Goal :: In the records below, find the line that contains "record = json.load(file)" and the line that contains "POLISHED_NORMAL_Z = 0.9". Set down exactly those lines and every line between them, and nothing more.
⁂
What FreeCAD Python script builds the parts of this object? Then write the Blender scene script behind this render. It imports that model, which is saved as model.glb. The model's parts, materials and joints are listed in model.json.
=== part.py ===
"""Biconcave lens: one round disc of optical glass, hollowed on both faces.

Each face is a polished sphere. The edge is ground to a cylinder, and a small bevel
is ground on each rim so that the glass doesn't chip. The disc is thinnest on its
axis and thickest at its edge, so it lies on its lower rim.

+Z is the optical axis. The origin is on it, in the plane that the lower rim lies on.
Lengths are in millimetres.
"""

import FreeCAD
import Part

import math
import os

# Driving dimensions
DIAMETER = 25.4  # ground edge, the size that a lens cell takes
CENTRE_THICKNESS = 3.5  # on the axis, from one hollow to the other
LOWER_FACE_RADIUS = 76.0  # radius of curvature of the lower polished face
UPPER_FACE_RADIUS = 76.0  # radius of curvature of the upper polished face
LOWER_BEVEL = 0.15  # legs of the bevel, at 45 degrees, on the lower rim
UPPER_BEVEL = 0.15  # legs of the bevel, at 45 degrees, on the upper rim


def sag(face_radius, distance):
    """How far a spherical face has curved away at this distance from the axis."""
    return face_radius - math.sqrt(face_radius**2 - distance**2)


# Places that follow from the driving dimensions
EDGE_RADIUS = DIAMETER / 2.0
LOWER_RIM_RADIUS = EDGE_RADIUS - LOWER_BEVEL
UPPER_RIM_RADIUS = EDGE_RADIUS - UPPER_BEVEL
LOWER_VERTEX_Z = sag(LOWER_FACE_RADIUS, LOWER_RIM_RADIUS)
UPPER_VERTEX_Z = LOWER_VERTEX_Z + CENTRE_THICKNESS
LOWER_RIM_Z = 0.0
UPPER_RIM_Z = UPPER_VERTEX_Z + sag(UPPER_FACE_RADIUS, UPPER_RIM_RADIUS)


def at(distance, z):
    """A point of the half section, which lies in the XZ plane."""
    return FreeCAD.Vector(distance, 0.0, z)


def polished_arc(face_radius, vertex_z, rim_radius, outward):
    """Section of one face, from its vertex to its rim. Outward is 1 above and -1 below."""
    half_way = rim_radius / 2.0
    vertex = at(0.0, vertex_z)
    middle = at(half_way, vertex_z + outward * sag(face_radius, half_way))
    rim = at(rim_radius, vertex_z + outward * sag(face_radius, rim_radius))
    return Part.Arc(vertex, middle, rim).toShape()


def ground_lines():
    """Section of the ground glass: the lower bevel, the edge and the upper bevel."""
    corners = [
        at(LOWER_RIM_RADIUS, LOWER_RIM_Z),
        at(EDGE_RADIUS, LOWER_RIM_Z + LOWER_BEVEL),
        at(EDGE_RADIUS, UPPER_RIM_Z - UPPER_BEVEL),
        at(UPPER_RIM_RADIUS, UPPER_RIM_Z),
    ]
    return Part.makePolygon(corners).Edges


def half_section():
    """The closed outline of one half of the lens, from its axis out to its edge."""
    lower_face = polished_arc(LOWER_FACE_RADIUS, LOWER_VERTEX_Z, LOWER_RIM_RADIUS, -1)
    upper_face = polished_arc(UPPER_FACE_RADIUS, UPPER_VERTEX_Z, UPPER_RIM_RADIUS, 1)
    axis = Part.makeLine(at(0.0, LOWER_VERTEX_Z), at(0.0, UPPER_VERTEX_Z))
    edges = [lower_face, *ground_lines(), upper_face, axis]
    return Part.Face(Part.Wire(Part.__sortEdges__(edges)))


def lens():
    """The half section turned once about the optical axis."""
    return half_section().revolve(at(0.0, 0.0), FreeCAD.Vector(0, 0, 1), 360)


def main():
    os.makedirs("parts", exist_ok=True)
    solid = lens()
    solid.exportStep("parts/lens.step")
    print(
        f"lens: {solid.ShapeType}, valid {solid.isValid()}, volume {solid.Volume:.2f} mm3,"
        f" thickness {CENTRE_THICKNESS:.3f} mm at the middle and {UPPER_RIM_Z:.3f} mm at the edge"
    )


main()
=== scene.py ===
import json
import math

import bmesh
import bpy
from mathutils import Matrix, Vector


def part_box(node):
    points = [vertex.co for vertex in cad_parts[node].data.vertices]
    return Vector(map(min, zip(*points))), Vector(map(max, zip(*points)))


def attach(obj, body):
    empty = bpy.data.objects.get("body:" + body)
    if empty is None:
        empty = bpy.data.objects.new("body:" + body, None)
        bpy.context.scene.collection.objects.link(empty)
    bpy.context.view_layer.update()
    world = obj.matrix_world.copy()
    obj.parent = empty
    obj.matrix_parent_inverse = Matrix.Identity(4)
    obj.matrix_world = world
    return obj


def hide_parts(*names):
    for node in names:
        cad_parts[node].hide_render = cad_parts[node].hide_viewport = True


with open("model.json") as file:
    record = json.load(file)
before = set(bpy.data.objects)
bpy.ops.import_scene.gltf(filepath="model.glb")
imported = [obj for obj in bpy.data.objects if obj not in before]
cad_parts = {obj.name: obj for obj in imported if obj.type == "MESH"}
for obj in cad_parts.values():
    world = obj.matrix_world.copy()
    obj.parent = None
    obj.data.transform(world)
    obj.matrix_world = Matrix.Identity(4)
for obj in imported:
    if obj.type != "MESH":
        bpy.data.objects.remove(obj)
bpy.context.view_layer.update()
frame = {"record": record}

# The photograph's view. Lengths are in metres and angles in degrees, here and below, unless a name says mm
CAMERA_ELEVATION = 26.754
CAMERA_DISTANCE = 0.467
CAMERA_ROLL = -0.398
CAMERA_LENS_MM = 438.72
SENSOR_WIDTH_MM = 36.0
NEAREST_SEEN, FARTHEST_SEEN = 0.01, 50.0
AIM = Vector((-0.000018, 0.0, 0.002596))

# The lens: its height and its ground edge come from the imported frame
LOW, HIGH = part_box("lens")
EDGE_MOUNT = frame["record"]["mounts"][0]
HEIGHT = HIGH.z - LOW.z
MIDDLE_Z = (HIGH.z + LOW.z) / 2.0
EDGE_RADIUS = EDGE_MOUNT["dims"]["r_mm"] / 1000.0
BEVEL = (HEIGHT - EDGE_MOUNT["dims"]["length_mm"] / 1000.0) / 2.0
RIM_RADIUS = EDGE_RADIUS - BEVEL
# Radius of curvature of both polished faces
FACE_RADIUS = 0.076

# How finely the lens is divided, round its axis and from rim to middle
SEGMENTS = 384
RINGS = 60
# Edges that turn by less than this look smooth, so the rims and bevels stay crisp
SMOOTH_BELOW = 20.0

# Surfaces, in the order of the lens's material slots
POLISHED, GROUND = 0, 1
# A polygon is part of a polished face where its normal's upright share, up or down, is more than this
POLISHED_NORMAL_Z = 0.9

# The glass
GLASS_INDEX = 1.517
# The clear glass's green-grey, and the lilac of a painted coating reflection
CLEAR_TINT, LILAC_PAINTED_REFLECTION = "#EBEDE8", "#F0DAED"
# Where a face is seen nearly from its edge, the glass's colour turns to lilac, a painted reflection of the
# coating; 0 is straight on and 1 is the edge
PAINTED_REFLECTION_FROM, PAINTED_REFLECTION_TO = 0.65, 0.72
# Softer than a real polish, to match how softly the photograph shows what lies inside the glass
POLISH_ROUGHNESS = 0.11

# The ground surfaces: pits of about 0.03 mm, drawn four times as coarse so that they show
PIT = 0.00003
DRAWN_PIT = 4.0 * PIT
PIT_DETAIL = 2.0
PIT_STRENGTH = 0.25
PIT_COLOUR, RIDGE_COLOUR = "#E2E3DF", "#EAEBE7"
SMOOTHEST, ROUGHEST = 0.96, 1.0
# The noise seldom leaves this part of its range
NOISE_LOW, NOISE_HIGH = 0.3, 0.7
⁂
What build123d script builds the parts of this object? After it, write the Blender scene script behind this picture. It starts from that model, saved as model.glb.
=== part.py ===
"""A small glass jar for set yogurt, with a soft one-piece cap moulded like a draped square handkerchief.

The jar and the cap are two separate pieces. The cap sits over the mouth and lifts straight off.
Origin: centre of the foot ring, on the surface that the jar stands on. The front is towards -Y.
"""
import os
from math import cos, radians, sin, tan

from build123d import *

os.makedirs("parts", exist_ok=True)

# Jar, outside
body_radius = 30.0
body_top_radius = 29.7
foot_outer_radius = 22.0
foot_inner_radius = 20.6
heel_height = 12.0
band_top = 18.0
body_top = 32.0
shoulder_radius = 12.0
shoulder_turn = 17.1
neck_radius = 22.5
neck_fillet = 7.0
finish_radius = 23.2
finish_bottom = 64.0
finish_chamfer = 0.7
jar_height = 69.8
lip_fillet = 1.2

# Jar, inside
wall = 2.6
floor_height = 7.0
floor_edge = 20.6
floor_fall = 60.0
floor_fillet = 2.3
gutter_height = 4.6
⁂
Output below ::
    record = json.load(file)
before = set(bpy.data.objects)
bpy.ops.import_scene.gltf(filepath="model.glb")
imported = [obj for obj in bpy.data.objects if obj not in before]
cad_parts = {obj.name: obj for obj in imported if obj.type == "MESH"}
for obj in cad_parts.values():
    world = obj.matrix_world.copy()
    obj.parent = None
    obj.data.transform(world)
    obj.matrix_world = Matrix.Identity(4)
for obj in imported:
    if obj.type != "MESH":
        bpy.data.objects.remove(obj)
bpy.context.view_layer.update()
frame = {"record": record}

# The photograph's view. Lengths are in metres and angles in degrees, here and below, unless a name says mm
CAMERA_ELEVATION = 26.754
CAMERA_DISTANCE = 0.467
CAMERA_ROLL = -0.398
CAMERA_LENS_MM = 438.72
SENSOR_WIDTH_MM = 36.0
NEAREST_SEEN, FARTHEST_SEEN = 0.01, 50.0
AIM = Vector((-0.000018, 0.0, 0.002596))

# The lens: its height and its ground edge come from the imported frame
LOW, HIGH = part_box("lens")
EDGE_MOUNT = frame["record"]["mounts"][0]
HEIGHT = HIGH.z - LOW.z
MIDDLE_Z = (HIGH.z + LOW.z) / 2.0
EDGE_RADIUS = EDGE_MOUNT["dims"]["r_mm"] / 1000.0
BEVEL = (HEIGHT - EDGE_MOUNT["dims"]["length_mm"] / 1000.0) / 2.0
RIM_RADIUS = EDGE_RADIUS - BEVEL
# Radius of curvature of both polished faces
FACE_RADIUS = 0.076

# How finely the lens is divided, round its axis and from rim to middle
SEGMENTS = 384
RINGS = 60
# Edges that turn by less than this look smooth, so the rims and bevels stay crisp
SMOOTH_BELOW = 20.0

# Surfaces, in the order of the lens's material slots
POLISHED, GROUND = 0, 1
# A polygon is part of a polished face where its normal's upright share, up or down, is more than this
POLISHED_NORMAL_Z = 0.9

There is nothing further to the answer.